The start-ups too look up to angel investors for mentoring. The angel investor’s knowledge and experience helps start-ups in charting strategies and building contacts, says Baskar Ethirajan, founder of

Even without direct experience in the sector, the angel investor may act as a sounding board for ideas, adds Rakesh Malhotra, Chairman, SAR Group.

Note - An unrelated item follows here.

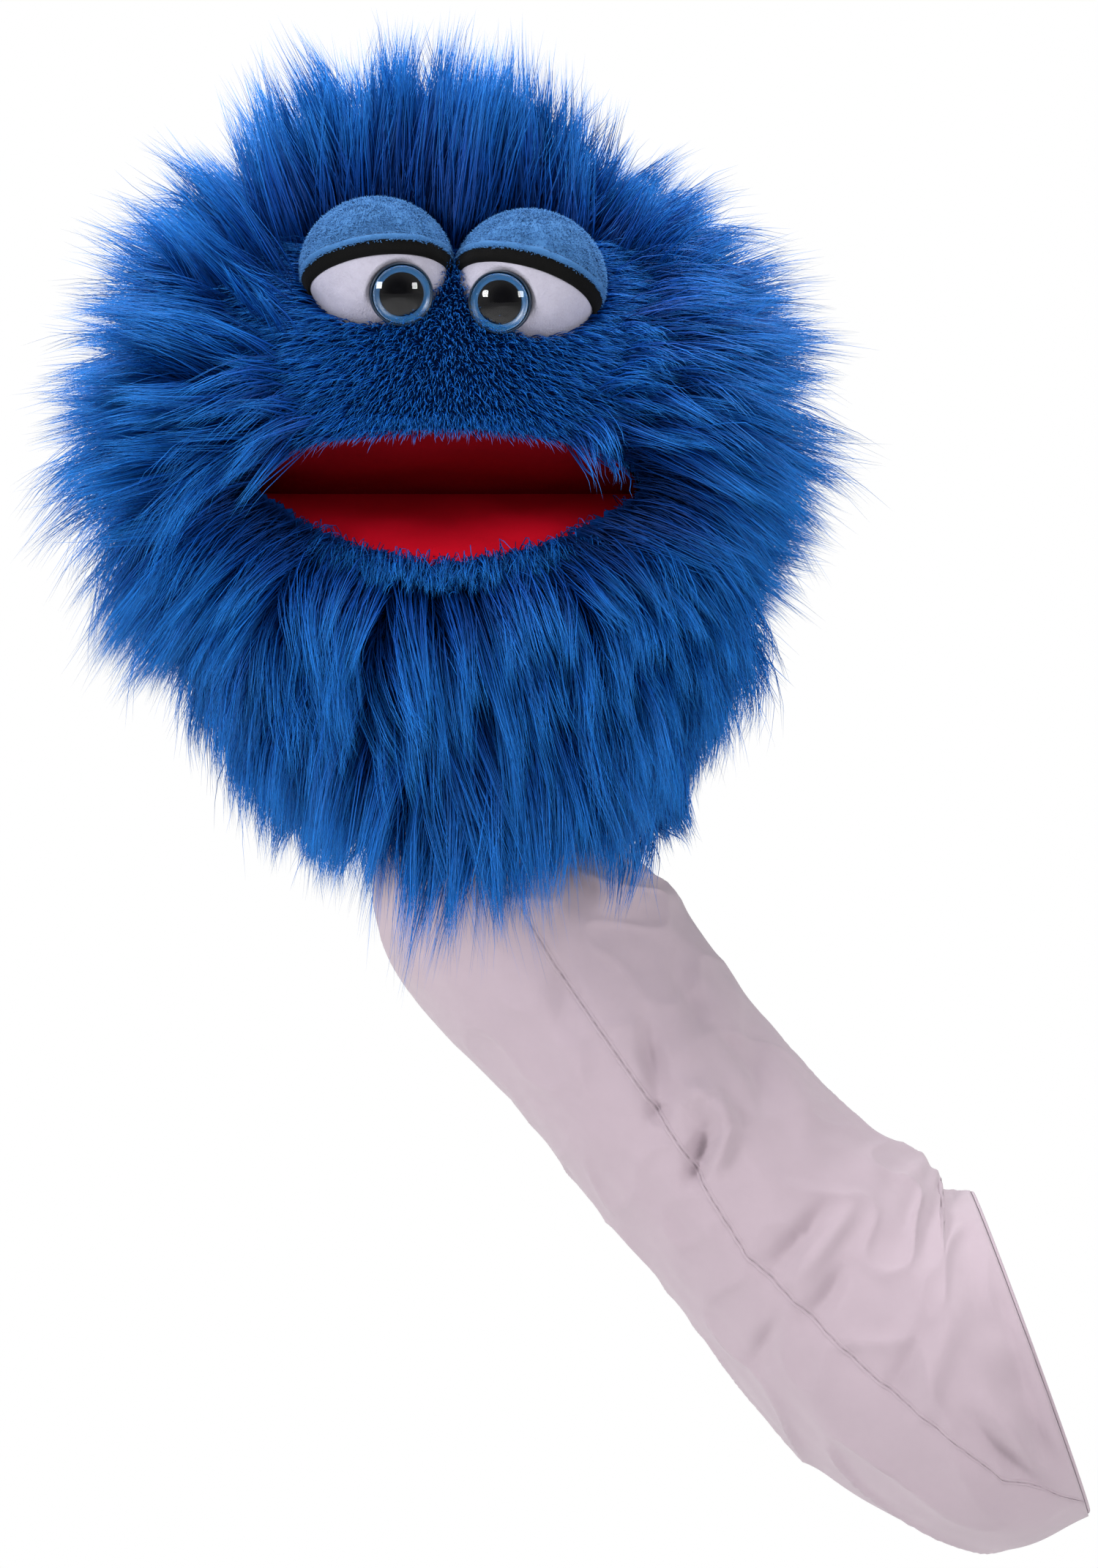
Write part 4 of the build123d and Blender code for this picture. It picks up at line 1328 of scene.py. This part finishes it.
class PUPPET_OT_sleeve(bpy.types.Operator):
    """Make the cotton sleeve with its folds, its long seam and its hem"""

    bl_idname = "puppet.sleeve"
    bl_label = "Sleeve"

    def execute(self, context):
        cloth = context.scene.puppet_cloth
        cotton = cloth_material("sleeve_cotton", tuple(cloth.sleeve))
        # The seam's sunk join is the cotton darkened, painted shade in the groove.
        groove_shade = cloth_material("seam_groove_shade", tinted(cloth.sleeve, 0.50), 3000.0)
        rows, columns = 216, 214
        shares = np.linspace(0, 1, rows)
        turns = np.linspace(-math.pi, math.pi, columns, endpoint=False)
        share, turn = np.meshgrid(shares, turns, indexing="ij")
        height = fold_height(share, turn, cloth.fold_depth)
        height += crease_height(self.surface(shares, turns, height))
        seam_turn = self.seam_turns(shares)
        beside = np.abs(turn - seam_turn) * 50
        pucker = 0.6 + 0.4 * np.sin(share * 260)
        height -= 0.0010 * np.exp(-((beside / 2.2) ** 2)) * pucker
        height *= np.clip((1.0 - share) / 0.04, 0.2, 1)
        points = self.surface(shares, turns, height)
        piece = new_piece("sleeve", points.reshape(-1, 3), grid_faces(rows, columns), cotton)
        thicken(piece, "Cloth", cloth.thickness, -1.0)
        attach(piece, "sleeve")
        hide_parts("sleeve_upper_panel", "sleeve_lower_panel", "sleeve_neck_band")
        self.seam(shares, turns, height, seam_turn, cotton, groove_shade)
        self.hem(cotton)
        return {"FINISHED"}

    def seam_turns(self, shares):
        """How far round from the front the seam lies, at each share of the way."""
        table = smooth_table(SLEEVE_ROUNDS, shares)
        line = np.array(SEAM_LINE, float)
        fine = np.linspace(0, len(line) - 1, 1200)
        spots = np.column_stack([np.interp(fine, np.arange(len(line)), line[:, i]) for i in (0, 1)])
        found = []
        for x, z, radius, fall in table:
            run = np.array((math.cos(math.radians(fall)), -math.sin(math.radians(fall))))
            upper = np.array((-run[1], run[0]))
            upper *= np.sign(upper.sum())
            away = spots - (x, z)
            level = np.abs(away @ run)
            spot = away[np.argmin(level)]
            found.append(math.asin(max(-0.97, min(0.97, float(spot @ upper) / radius))))
        return np.array(found)[:, None]

    def surface(self, shares, turns, height, lift=0.0):
        """Points of the sleeve; a turn of nought is the front and a quarter turn is the top."""
        table = smooth_table(SLEEVE_ROUNDS, shares)
        fall = np.radians(table[:, 3])
        centre = np.column_stack([table[:, 0], np.zeros(len(table)), table[:, 1]]) * 0.001
        run = np.column_stack([np.cos(fall), np.zeros(len(fall)), -np.sin(fall)])
        upper = np.cross(run, FRONT)
        upper *= np.sign(upper[:, 0] + upper[:, 2])[:, None]
        radius = table[:, 2] * 0.001
        reach = radius[:, None] + height + lift
        away = (
            np.cos(turns)[None, :, None] * FRONT[None, None] + np.sin(turns)[None, :, None] * upper[:, None]
        )
        return centre[:, None] + reach[..., None] * away

    def seam(self, shares, turns, height, seam_turn, cotton, groove_shade):
        """The pressed seam: two low ridges with the join sunk between them, the join in darker cotton for
        painted shade.
        """
        rows = len(shares)
        profile = ((-1.7, -0.4), (-1.1, 0.30), (-0.5, 0.38), (-0.22, 0.10), (0.0, -0.25))
        profile += ((0.22, 0.10), (0.5, 0.38), (1.1, 0.30), (1.7, -0.4))
        low, count = 10, len(profile)
        table = smooth_table(SLEEVE_ROUNDS, shares)
        points = []
        for row in range(low, rows):
            radius = table[row, 2] * 0.001
            stitch = 0.00010 * math.sin(row * 2.1)
            for across, up in profile:
                turn = seam_turn[row, 0] + across * 0.001 / radius
                place = (turn + math.pi) / (2 * math.pi) * len(turns)
                column = int(math.floor(place))
                part = place - column
                first, after = column % len(turns), (column + 1) % len(turns)
                lift = height[row, first] * (1 - part) + height[row, after] * part + up * 0.001 + stitch
                spot = self.surface(shares[row : row + 1], np.array([turn]), np.array([[lift]]))
                points.append(spot[0, 0])
        faces = grid_faces(rows - low, count, closed_across=False)
        piece = new_piece("sleeve_seam", points, faces, cotton)
        piece.data.materials.append(groove_shade)
        # The faces of the sunk join take the darker cotton, painted shade.
        for number, face in enumerate(piece.data.polygons):
            face.material_index = 1 if number % (count - 1) in (3, 4) else 0
        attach(piece, "sleeve")

    def hem(self, material):
        """The turned-in hem at the arm opening, gathered a little by its elastic."""
        outward = np.array((math.cos(math.radians(20)), 0, math.sin(math.radians(20))))
        profile = []
        for step in range(15):
            turn = math.pi * (0.5 - step / 14)
            profile.append((0.0612 + 0.0011 * math.sin(turn), 0.0002 + 0.0011 * math.cos(turn)))
        profile += [(0.0601, -0.003), (0.0600, -0.007), (0.0602, -0.0098), (0.0616, -0.0105)]
        segments = 240
        points = np.array(turned_about(np.zeros(3), outward, FRONT, profile, segments))
        ripple = np.sin(np.arange(segments) * 2 * math.pi / segments * 22)
        axial = points @ outward
        radial = points - axial[:, None] * outward
        amount = np.tile(ripple, len(profile)) * 0.00035 * np.clip(-axial / 0.006, 0, 1)
        points += unit(radial) * amount[:, None]
        piece = new_piece("sleeve_hem", points, grid_faces(len(profile), segments), material)
        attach(piece, "sleeve")
        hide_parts("cuff_hem", "cuff_elastic")


# ---- the stage ----------------------------------------------------------------------------
# Each lamp's place, the side of its square, and its power in watts.
LAMPS = (
    ("key_left", (-1.55, -1.02, 0.80), 0.50, 27.0),
    ("key_right", (1.00, -1.15, 0.75), 0.45, 15.0),
    ("top", (-0.2, 0.10, 1.6), 0.9, 34.0),
    ("fill", (-0.25, -2.3, 0.20), 1.2, 13.0),
)


class PUPPET_OT_stage(bpy.types.Operator):
    """Make the camera, the pale floor and the soft studio light"""

    bl_idname = "puppet.stage"
    bl_label = "Stage"

    def execute(self, context):
        scene = context.scene
        self.camera(scene)
        scene.view_settings.view_transform = "Standard"
        paper = new_material("floor_paper", (0.78, 0.78, 0.78), 0.9)[0]
        level, half, rear = -0.42, 5, 4.4
        corners = [(-half, -half, level), (half, -half, level), (half, rear, level), (-half, rear, level)]
        floor = new_piece("floor", corners, [(0, 1, 2, 3)], paper)
        self.world(scene)
        for name, place, size, power in LAMPS:
            self.lamp(scene, name, place, size, power)
        return {"FINISHED"}

    def camera(self, scene):
        """A long lens from the front, at the height of the puppet's middle."""
        height, distance, sensor = 0.568, 4.8, 36
        camera = bpy.data.cameras.new("camera")
        camera.sensor_fit = "VERTICAL"
        camera.sensor_height = sensor
        camera.lens = sensor * distance / height
        holder = bpy.data.objects.new("camera", camera)
        scene.collection.objects.link(holder)
        holder.location = (-0.1744, -distance - 0.02, 0.2068)
        holder.rotation_euler = (math.radians(90), 0, 0)
        scene.camera = holder

    def world(self, scene):
        """Soft light that is dim on the camera's side, behind a plain white background."""
        world = bpy.data.worlds.new("studio")
        world.use_nodes = True
        tree = world.node_tree
        soft = tree.nodes["Background"]
        place = tree.nodes.new("ShaderNodeTexCoord")
        parts = tree.nodes.new("ShaderNodeSeparateXYZ")
        tree.links.new(place.outputs["Generated"], parts.inputs[0])
        reach = tree.nodes.new("ShaderNodeMapRange")
        reach.interpolation_type = "SMOOTHSTEP"
        for label, value in (("From Min", -0.98), ("From Max", -0.55), ("To Min", 0.05), ("To Max", 0.55)):
            reach.inputs[label].default_value = value
        tree.links.new(parts.outputs[1], reach.inputs["Value"])
        tree.links.new(reach.outputs[0], soft.inputs[1])
        soft.inputs[0].default_value = (1, 1, 1, 1)
        plain = tree.nodes.new("ShaderNodeBackground")
        plain.inputs[0].default_value = (1, 1, 1, 1)
        light = tree.nodes.new("ShaderNodeLightPath")
        both = tree.nodes.new("ShaderNodeMixShader")
        tree.links.new(light.outputs["Is Camera Ray"], both.inputs[0])
        tree.links.new(soft.outputs[0], both.inputs[1])
        tree.links.new(plain.outputs[0], both.inputs[2])
        tree.links.new(both.outputs[0], tree.nodes["World Output"].inputs[0])
        scene.world = world

    def lamp(self, scene, name, place, size, power):
        """A square lamp turned to the head; the fill isn't seen in the plastic eyes."""
        light = bpy.data.lights.new(name, "AREA")
        light.shape = "SQUARE"
        light.size = size
        light.energy = power
        holder = bpy.data.objects.new(name, light)
        scene.collection.objects.link(holder)
        holder.location = place
        holder.rotation_euler = (Vector(HEAD_CENTRE) - Vector(place)).to_track_quat("-Z", "Y").to_euler()
        holder.visible_glossy = name != "fill"


class PUPPET_PT_panel(bpy.types.Panel):
    """The puppet's pieces, in the order they are made"""

    bl_idname = "PUPPET_PT_panel"
    bl_label = "Hand puppet"
    bl_space_type = "VIEW_3D"
    bl_region_type = "UI"
    bl_category = "Puppet"

    def draw(self, context):
        for operator in OPERATORS:
            self.layout.operator(operator.bl_idname)
        for settings in (context.scene.puppet_pile, context.scene.puppet_eyes, context.scene.puppet_cloth):
            for name in settings.bl_rna.properties.keys():
                if name not in {"rna_type", "name"}:
                    self.layout.prop(settings, name)


SETTINGS = {"puppet_pile": PileSettings, "puppet_eyes": EyeSettings, "puppet_cloth": ClothSettings}
OPERATORS = (
    PUPPET_OT_stage,
    PUPPET_OT_head_pile,
    PUPPET_OT_muzzle,
    PUPPET_OT_eyes,
    PUPPET_OT_mouth,
    PUPPET_OT_sleeve,
)


def register():
    for cls in (*SETTINGS.values(), *OPERATORS, PUPPET_PT_panel):
        bpy.utils.register_class(cls)
    for name, cls in SETTINGS.items():
        setattr(bpy.types.Scene, name, PointerProperty(type=cls))


def unregister():
    for name in SETTINGS:
        delattr(bpy.types.Scene, name)
    for cls in reversed((*SETTINGS.values(), *OPERATORS, PUPPET_PT_panel)):
        bpy.utils.unregister_class(cls)


def main():
    register()
    bpy.ops.puppet.stage()
    bpy.ops.puppet.head_pile()
    bpy.ops.puppet.muzzle()
    bpy.ops.puppet.eyes()
    bpy.ops.puppet.mouth()
    bpy.ops.puppet.sleeve()


if __name__ == "__main__":
    main()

“The value-add is the Rolodex — network of connections that open up to start-ups,” says Padma Chandrasekaran, an angel investor. Yes, many angels may not be able to spend the four to six hours every week to actively mentor the investee. But a quarterly review and being there for the promoters when critical events unfold are essential.

When returns don’t fly

After all the capital and time invested, not all angel investments click (that’s why it’s called ‘angel’ investing — it has got a selfless element to it). Returns may typically take four years or longer, by which time you would know if the idea is working. But in quite a few cases, you will have to brace yourself for failure too.

Market makes a difference

Usually, angel investors make their returns via buyouts or when a venture capital firm is willing to dive in. But investment appetite is often a function of market conditions. Even a brilliant idea may fail to get funding in a moribund market while a so-so idea may be lapped up in a bull market.

Domain expertise

So, how do you keep your risks minimal? Through diversification, say successful angels. “You cannot hit the bull’s eye the first time, so it is better to manage a portfolio of five to six investments,” says Sateesh Andra, Managing Partner of Ventureast Tenet Fund. However, some angels caution against mindless diversification and feel it is best to stick to sectors you understand. Ramesh B. Byrapaneni, a cardiologist, limits his investments to the healthcare sector. “Invest large amounts in a few companies that you understand rather than spread it out in companies you don’t,” he says.